Most Americans consume too much salt. Since 1980 the Dietary Guidelines for Americans put out by the government urged reducing sodium, Harnack and colleagues note in the journal Circulation.

The current recommendation is that people get less than 2,300 mg of sodium per day, which is the amount in about one teaspoon of salt. The Institute of Medicine (IOM) in 2010 recommended reducing sodium in commercially packaged and prepared foods.

To determine the sources of salt in people's diets, the researchers recruited 450 adults from Birmingham, Alabama; Minneapolis, Minnesota; and Palo Alto, California between 2013 and 2014.

The participants were interviewed to determine everything they ate over four days. They were also seen in clinics, and provided the researchers with a plastic bag containing the same amount of salt they added when eating foods.

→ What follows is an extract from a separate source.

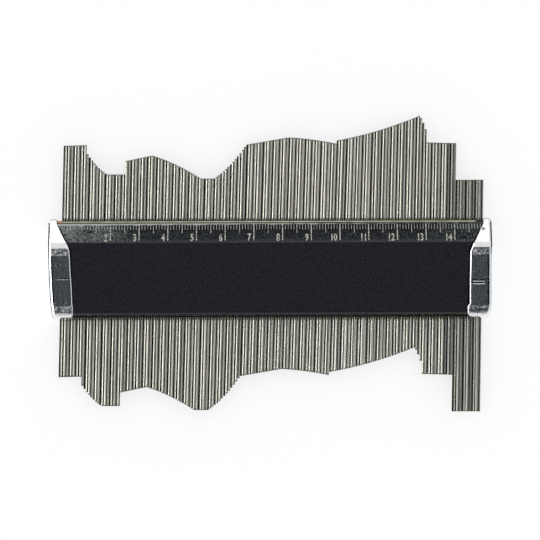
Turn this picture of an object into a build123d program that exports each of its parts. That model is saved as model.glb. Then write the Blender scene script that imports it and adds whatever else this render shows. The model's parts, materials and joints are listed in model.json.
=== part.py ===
from build123d import *

import os
from math import cos, radians, sin, tan

# A contour gauge: a single row of steel needles slides between two guide strips inside a flat
# body of two sheet-metal shells, held at the ends by drawn caps. It lies on its back, so X runs
# along the body, Y along the needles and Z out of the front. The origin is the middle of the
# body, on the surface that the caps' backs rest on. Lengths are millimetres, angles degrees.

# Needles
needle_count = 182
needles_per_group = 4
needle_diameter = 0.775
needle_gap = 0.024
needle_length = 81.0
needle_sides = 12
left_lean = 1.45
steepest_lean = 2.05
steepest_group = 30
right_lean = 1.0
row_shift = 0.47
end_play = 0.2

# Guides, spacers and the brake between them and the shells
guide_clearance = 0.06
guide_thickness = 0.5
guide_edge = 0.8
spacer_width = 0.8
felt_thickness = 1.3
felt_width = 7.6
felt_clearance = 0.2
felt_margin = 3.0
bar_thickness = 0.8
bar_width = 7.0
spring_thickness = 0.3
spring_width = 6.0
spring_waves = 5
spring_clearance = 0.02
spring_bend_radius = 12.0
support_width = 8.0

# Shells
body_width = 32.3
shell_thickness = 0.9
bevel_width = 6.6
bevel_angle = 26.0
crease_radius = 1.0
bend_radius = 1.7

# Caps
cap_wall = 0.5
cap_fit = 0.05
cap_round = 2.0
cap_inner_chamfer = 1.0
cap_depth = 8.75
cap_leg_slant = 0.9
cap_leg_drop = 1.9
cap_corner_drop = 0.2
cap_ear_length = 4.6
cap_ear_reach = 0.3
cap_slot_play = 0.3

# The contour that the needles were last pressed on, as stretches of the row from left to right:
# where a stretch ends, the height of its first and last tip above the body's middle, and how
# far its middle bows out from the straight line between them. The last is open-ended.
contour = [
    (-65.5, 43.3, 43.5, 0.0),
    (-57.7, 41.5, 33.2, -1.0),
    (-51.5, 33.2, 33.2, 0.0),
    (-42.2, 37.9, 39.8, 0.0),
    (-25.2, 39.8, 31.7, 0.7),
    (-20.5, 31.7, 31.7, 0.0),
    (-9.6, 31.7, 43.4, -1.2),
    (5.0, 43.5, 46.0, 0.0),
    (21.5, 46.0, 43.8, 0.3),
    (51.4, 44.8, 53.6, -0.9),
    (53.8, 53.0, 47.2, 0.4),
    (64.3, 44.1, 43.8, 0.0),
    (200.0, 31.0, 31.0, 0.0),
]

# Across the body
edge_y = body_width / 2
crease_y = edge_y - bevel_width
guide_top = edge_y + guide_edge

# Along the row. All needles of a group lean alike, and the groups fan out a little, so between
# two groups there is room for the difference at the end of the longest stroke.
group_starts = range(0, needle_count, needles_per_group)
group_count = len(group_starts)
needle_pitch = needle_diameter + needle_gap
longest_reach = needle_length - guide_top


def group_lean(number):
    """Lean of a group of needles, in radians. It grows up to the steepest group, then falls."""
    if number <= steepest_group:
        along = (number - 1) / (steepest_group - 1)
        return radians(left_lean + along * (steepest_lean - left_lean))
    along = (number - steepest_group) / (group_count - steepest_group)
    return radians(steepest_lean + along * (right_lean - steepest_lean))


leans = [group_lean(number) for number in range(1, group_count + 1)]
fan_gaps = [abs(tan(after) - tan(lean)) * longest_reach for lean, after in zip(leans, leans[1:])]
row_width = needle_count * needle_pitch + sum(fan_gaps)
row_start = row_shift - row_width / 2
left_overhang = edge_y * tan(leans[0]) - row_shift
right_overhang = edge_y * tan(leans[-1]) + row_shift
slot_half = row_width / 2 + max(left_overhang, right_overhang) + end_play
body_half = slot_half + spacer_width
cap_end = body_half + cap_round

# Through the thickness, above the plane of the needles
guide_inner = needle_diameter / 2 + guide_clearance
guide_outer = guide_inner + guide_thickness
lip_height = guide_outer + shell_thickness * cos(radians(bevel_angle))
face_height = lip_height + bevel_width * tan(radians(bevel_angle))
ceiling_height = face_height - shell_thickness
felt_outer = guide_inner + felt_thickness
bar_outer = felt_outer + bar_thickness
needle_height = face_height + cap_fit + cap_wall
cap_lip_height = face_height - (guide_top - crease_y) * tan(radians(bevel_angle))

needle_plane = Plane.XY.offset(needle_height)
section_plane = Plane(origin=(0, 0, needle_height), x_dir=(0, 1, 0), z_dir=(1, 0, 0))
along_section_plane = Plane(origin=(0, 0, needle_height), x_dir=(1, 0, 0), z_dir=(0, -1, 0))

os.makedirs("parts", exist_ok=True)


def save(builder, name):
    """Label a finished piece and write its file."""
    builder.part.label = name
    export_step(builder.part, f"parts/{name}.step")


def strip(bottom, top, half_length, width):
    """Build a flat strip along the body, between two heights above the needle plane."""
    with BuildPart() as piece:
        with BuildSketch(needle_plane.offset(bottom)):
            Rectangle(2 * half_length, width)
        extrude(amount=top - bottom)
    return piece


# Shells. One pressing: a bevelled upper edge that ends on the guide, a flat face, and a round
# bend down to a wall that stands on the guide. The back shell is the same pressing turned over.
with BuildPart() as front_shell:
    with BuildSketch(section_plane):
        with BuildLine():
            outside = FilletPolyline(
                (edge_y, lip_height),
                (crease_y, face_height),
                (-edge_y, face_height),
                (-edge_y, guide_outer),
                radius=[crease_radius, bend_radius],
            )
            offset(outside, amount=shell_thickness, side=Side.LEFT)
        make_face()
    extrude(amount=body_half, both=True)
save(front_shell, "front_shell")

with BuildPart() as back_shell:
    mirror(front_shell.part, about=needle_plane)
save(back_shell, "back_shell")

# Guides. The needles run between two brass strips, whose long edges stand out past the shells.
# The front one has a long window for the felt.
window_half = slot_half - felt_margin
felt_half = window_half - felt_clearance
window_width = felt_width + 2 * felt_clearance

back_guide = strip(-guide_outer, -guide_inner, body_half, 2 * guide_top)
save(back_guide, "back_guide")

with BuildPart() as front_guide:
    mirror(back_guide.part, about=needle_plane)
    with BuildSketch(needle_plane.offset(guide_inner)):
        Rectangle(2 * window_half, window_width)
    extrude(amount=guide_thickness, mode=Mode.SUBTRACT)
save(front_guide, "front_guide")

# Spacers. A square strip at each end of the row keeps the guides apart.
for side_name, side in (("left", -1), ("right", 1)):
    with BuildPart() as spacer:
        with BuildSketch(needle_plane):
            with Locations((side * (slot_half + spacer_width / 2), 0)):
                Rectangle(spacer_width, 2 * guide_top)
        extrude(amount=guide_inner, both=True)
    save(spacer, f"{side_name}_spacer")

# Brake. The spring under the front shell presses the bar on the felt, and the felt on the
# needles. Behind them the back guide is held straight by a support strip.
save(strip(guide_inner, felt_outer, felt_half, felt_width), "brake_felt")
save(strip(felt_outer, bar_outer, felt_half, bar_width), "pressure_bar")
save(strip(-ceiling_height, -guide_outer, felt_half, support_width), "back_support")

spring_low = bar_outer + spring_clearance + spring_thickness / 2
spring_high = ceiling_height - spring_clearance - spring_thickness / 2
half_wave = felt_half / (spring_waves + 1)
spring_turns = [
    ((turn - spring_waves - 1) * half_wave, spring_high if turn % 2 else spring_low)
    for turn in range(2 * spring_waves + 3)
]
with BuildPart() as leaf_spring:
    with BuildSketch(along_section_plane):
        with BuildLine():
            wave = FilletPolyline(*spring_turns, radius=spring_bend_radius)
            offset(wave, amount=spring_thickness / 2, side=Side.BOTH)
        make_face()
    extrude(amount=spring_width / 2, both=True)
save(leaf_spring, "leaf_spring")

# Caps. Each is a drawn cup that fits over the shells' ends. Its mouth is cut to a slanting
# edge, cut back at a diagonal over both bevels to leave the scale clear, with a rounded ear
# near the lower edge, and slotted above and below for the needles.
def body_end(growth, mouth, end):
    """Build the body's outline, grown all round, as a block from a cap's mouth to its end."""
    with BuildPart() as block:
        with BuildSketch(section_plane.offset(mouth)):
            with BuildLine():
                front = FilletPolyline(
                    (guide_top, 0),
                    (guide_top, cap_lip_height),
                    (crease_y, face_height),
                    (-guide_top, face_height),
                    (-guide_top, 0),
                    radius=[crease_radius, crease_radius, bend_radius + guide_edge],
                )
                mirror(front, about=Plane.XZ)
            make_face()
            offset(amount=growth)
        extrude(amount=end - mouth)
    return block.part


cap_mouth = cap_end - cap_depth
slot_end = slot_half - end_play / 2
leg_foot_x = cap_mouth + cap_ear_reach
leg_top_x = leg_foot_x + cap_leg_slant
leg_foot_y = cap_ear_length - guide_top
past_edge_y = 2 * edge_y

with BuildPart() as cap_inside:
    add(body_end(cap_fit, cap_mouth, cap_end - cap_wall))
    chamfer(cap_inside.faces().sort_by(Axis.X)[-1].edges(), length=cap_inner_chamfer)

with BuildPart() as right_cap:
    add(body_end(cap_fit + cap_wall, cap_mouth, cap_end))
    fillet(right_cap.faces().sort_by(Axis.X)[-1].edges(), radius=cap_round)
    add(cap_inside.part, mode=Mode.SUBTRACT)
    with BuildSketch():
        with BuildLine():
            Polyline(
                (slot_end, past_edge_y),
                (slot_end, edge_y - cap_corner_drop),
                (leg_top_x, crease_y - cap_leg_drop),
                (leg_foot_x, leg_foot_y),
                (leg_foot_x, -past_edge_y),
                (cap_mouth - cap_ear_reach, -past_edge_y),
                (cap_mouth - cap_ear_reach, past_edge_y),
                close=True,
            )
        make_face()
        with Locations((leg_foot_x, leg_foot_y - cap_ear_length / 2)):
            SlotOverall(cap_ear_length, 2 * cap_ear_reach, rotation=90, mode=Mode.SUBTRACT)
    extrude(amount=2 * needle_height, mode=Mode.SUBTRACT)
    with BuildSketch(needle_plane):
        with Locations((slot_end, 0)):
            Rectangle(cap_depth, 2 * past_edge_y, align=(Align.MAX, Align.CENTER))
    extrude(amount=guide_inner + cap_slot_play, both=True, mode=Mode.SUBTRACT)
save(right_cap, "right_cap")

with BuildPart() as left_cap:
    mirror(right_cap.part, about=Plane.YZ)
save(left_cap, "left_cap")

# Needles. Those of one group lean by the same small angle and slide together along it, apart
# from the other groups. A needle's round wire is a bar of many sides here.
def tip_height(x):
    """Height of the contour above the body's middle, at a place along the row."""
    start = row_start
    for end, first, last, bow in contour:
        if x <= end:
            along = (x - start) / (end - start)
            return first + (last - first) * along + 4 * bow * along * (1 - along)
        start = end


for group_number, first_needle in enumerate(group_starts, start=1):
    end_needle = min(first_needle + needles_per_group, needle_count)
    lean = leans[group_number - 1]
    group_shift = sum(fan_gaps[: group_number - 1])
    with BuildPart() as group:
        for needle in range(first_needle, end_needle):
            x = row_start + group_shift + (needle + 0.5) * needle_pitch
            foot = tip_height(x) / cos(lean) - needle_length
            foot_plane = Plane(
                origin=(x + foot * sin(lean), foot * cos(lean), needle_height),
                x_dir=(0, 0, 1),
                z_dir=(sin(lean), cos(lean), 0),
            )
            with BuildSketch(foot_plane):
                RegularPolygon(needle_diameter / 2, needle_sides, rotation=180 / needle_sides)
            extrude(amount=needle_length)
    save(group, f"needles_{group_number:02d}")
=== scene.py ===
import json

import bpy
import numpy as np
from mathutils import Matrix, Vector


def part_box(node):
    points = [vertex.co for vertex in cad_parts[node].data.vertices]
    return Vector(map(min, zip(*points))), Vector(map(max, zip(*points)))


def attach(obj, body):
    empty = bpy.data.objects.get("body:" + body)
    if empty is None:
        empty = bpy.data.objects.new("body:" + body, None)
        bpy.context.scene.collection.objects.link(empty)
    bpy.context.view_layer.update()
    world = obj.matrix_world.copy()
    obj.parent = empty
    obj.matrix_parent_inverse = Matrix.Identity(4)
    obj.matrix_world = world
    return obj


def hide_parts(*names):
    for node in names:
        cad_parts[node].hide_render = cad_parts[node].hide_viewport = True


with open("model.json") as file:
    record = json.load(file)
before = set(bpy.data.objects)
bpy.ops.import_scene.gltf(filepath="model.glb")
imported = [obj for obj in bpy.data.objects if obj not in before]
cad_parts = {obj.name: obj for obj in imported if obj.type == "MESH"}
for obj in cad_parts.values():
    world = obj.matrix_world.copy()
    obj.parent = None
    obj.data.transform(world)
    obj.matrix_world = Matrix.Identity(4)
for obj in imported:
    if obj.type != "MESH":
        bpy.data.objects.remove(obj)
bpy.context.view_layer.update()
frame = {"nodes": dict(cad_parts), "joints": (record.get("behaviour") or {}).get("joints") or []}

# Guides. Two rolled brass strips with the needles between them, held apart at the ends of the
# row by two steel spacers. Their long edges stand out past the shells, and the upper ones, rolled
# over a little, show as a golden line. The brass has dulled with handling, and painted shade
# darkens the strip everywhere but along that line.
MM = 0.001
guide_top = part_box("front_guide")[1].y
guide_edge_radius = 0.22 * MM
guide_roll = 0.75 * MM
guide_roll_drop = 0.3 * MM
copper_end = (-72.4 * MM, -72.8 * MM)
brown_end = (71.2 * MM, 72.2 * MM)
# Spans of painted shade on the brass: over its outer rim, and from just inside the bright line
# inwards.
outer_edge_shade = (guide_top - 0.38 * MM, guide_top - 0.14 * MM)
inner_side_shade = (guide_top - 0.52 * MM, guide_top - 0.66 * MM)
noise_span = (0.33, 0.67)
seam_gap = 0.001 * MM


def feed(tree, socket, value):
    """Link a socket to another node's output, or set it to a plain value."""
    if isinstance(value, bpy.types.NodeSocket):
        tree.links.new(value, socket)
    else:
        socket.default_value = value


def add_node(tree, kind, inputs=None, **settings):
    """Add a shader node with its settings and its inputs."""
    node = tree.nodes.new(kind)
    for name, value in settings.items():
        setattr(node, name, value)
    for name, value in (inputs or {}).items():
        feed(tree, node.inputs[name], value)
    return node


def math_node(tree, operation, *values, clamp=False):
    """One sum, product or comparison of the values."""
    inputs = dict(enumerate(values))
    return add_node(tree, "ShaderNodeMath", inputs, operation=operation, use_clamp=clamp).outputs[0]


def ramp(tree, value, start, end, low=0.0, high=1.0):
    """A value that goes evenly from low to high while another one goes from start to end."""
    limits = {"Value": value, "From Min": start, "From Max": end, "To Min": low, "To Max": high}
    return add_node(tree, "ShaderNodeMapRange", limits).outputs[0]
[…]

The average amount of sodium in people's daily diets was 3,501 mg, on average, the researchers found.

Some groups had more sodium in their diets than others. For example, men ate more sodium overall than women. Black or Asian participants tended to add more salt to their food than Hispanics. Also, people with lower levels of education tended to consume more sodium than those with higher levels.

For all groups, sodium added during the manufacturing process was the leading source in the diet.

The researchers found that 71 percent of sodium in the participants' diets came from outside the home, through restaurants or processed foods. Another 14 percent occurred naturally in food.

About six percent of sodium came from what people added during meal preparation, and five percent came from what they added while they were eating.

Less than one percent of sodium came from dietary supplements and water sources.

Harnack said the results show most sodium is coming from items bought in stores - like potato chips - or foods like hamburgers ordered at restaurants.

"They really need to be reading the nutrition panels in grocery stores and choose carefully at restaurants," said Harnack.

The results have implications for patients, doctors and policy, Johns Hopkins University in Baltimore's Dr. Lawrence Appel and Kathryn Foti write in an editorial published with the study.

People should focus on product selection, they add, and doctors should also emphasize this to patients. For policymakers, they say the study reinforces the 2010 IOM recommendation to reduce sodium in products.

"Efforts to reduce the sodium content in our food supply have tremendous potential to lower (blood pressure) and prevent cardiovascular disease," Appel and Foti conclude.